In the past, I’ve blogged about some factors that can make your marriage pretty much divorce proof: things like chastity, not spending too much on the wedding, age of the man and woman at marriage, education levels of each spouse, number of people attending the wedding ceremony, isolation from other divorced people, church attendance, and so on. The truth is that you can engineer a marriage that’s practically divorce proof. But if you insist on spontaneity and following your heart, then you aren’t going to care what studies say works best. A stable marriage takes preparation, and that means making pro-marriage choices all throughout your life before your marriage, instead of doing what feels right to you in the moment. What feels good in the moment is almost never the right choice if your goal is a stable marriage.

5 thoughts on “The Economist: marriage is still the best place for children”

  1. My man. I love your work and pragmatic sensibility about the clear things of God. Be encouraged. I am a long time lurker, first time commenter.

    Liked by 1 person

  2. Agreed! Marriage is devalued so much now, to placate the bitter divorcees. This “any family is a real family” hogwash and our hook up culture has devalued traditional marriage, one of children in wedlock with a married mom and dad, or two people devoted solely to each other till death do they part. I feel so fortunate to have two happily married parents, and grandparents as well until they parted. They taught me the value of a life long marriage to be honored and cherished. I hope one day to have my own fulfilling marriage, and my family have laid down that foundation for what to expect.

    Liked by 1 person

    1. Lady of reason. Off topic from this. But I will state that even though we talk against atheists here because as a theist I find it hard to understand. I wish the average atheist was represented by people like you.

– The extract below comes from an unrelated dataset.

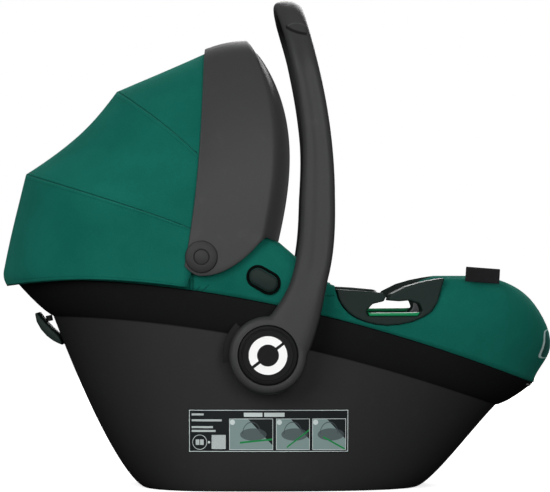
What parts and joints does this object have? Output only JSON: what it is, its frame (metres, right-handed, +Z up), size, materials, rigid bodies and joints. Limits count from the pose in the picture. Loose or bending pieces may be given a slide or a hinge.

      Christians and atheists like you could make a useful and functional society while still disagreeing on personal issues. If some of us complain against atheists it is those loud trolling, new atheist type group that are very intolerant of anyone thinking different and fear the thought of people being dumb enough to believe in a God

      Liked by 1 person

      1. Thanks for your open mindedness! Even though I disagree on theological matters with my fellow religious conservatives, many of our social values do align and the only real difference is that I believe that we should embrace more traditional values not because of God telling us to do so, but because they are the most beneficial for society. I feel similarly as you do only about theists. Many are intolerant and close minded brow beaters, just as many atheists are angry and militant, but many are also open minded and tolerant and embrace the love taught by Jesus towards others, not the intolerant hatred of anyone different.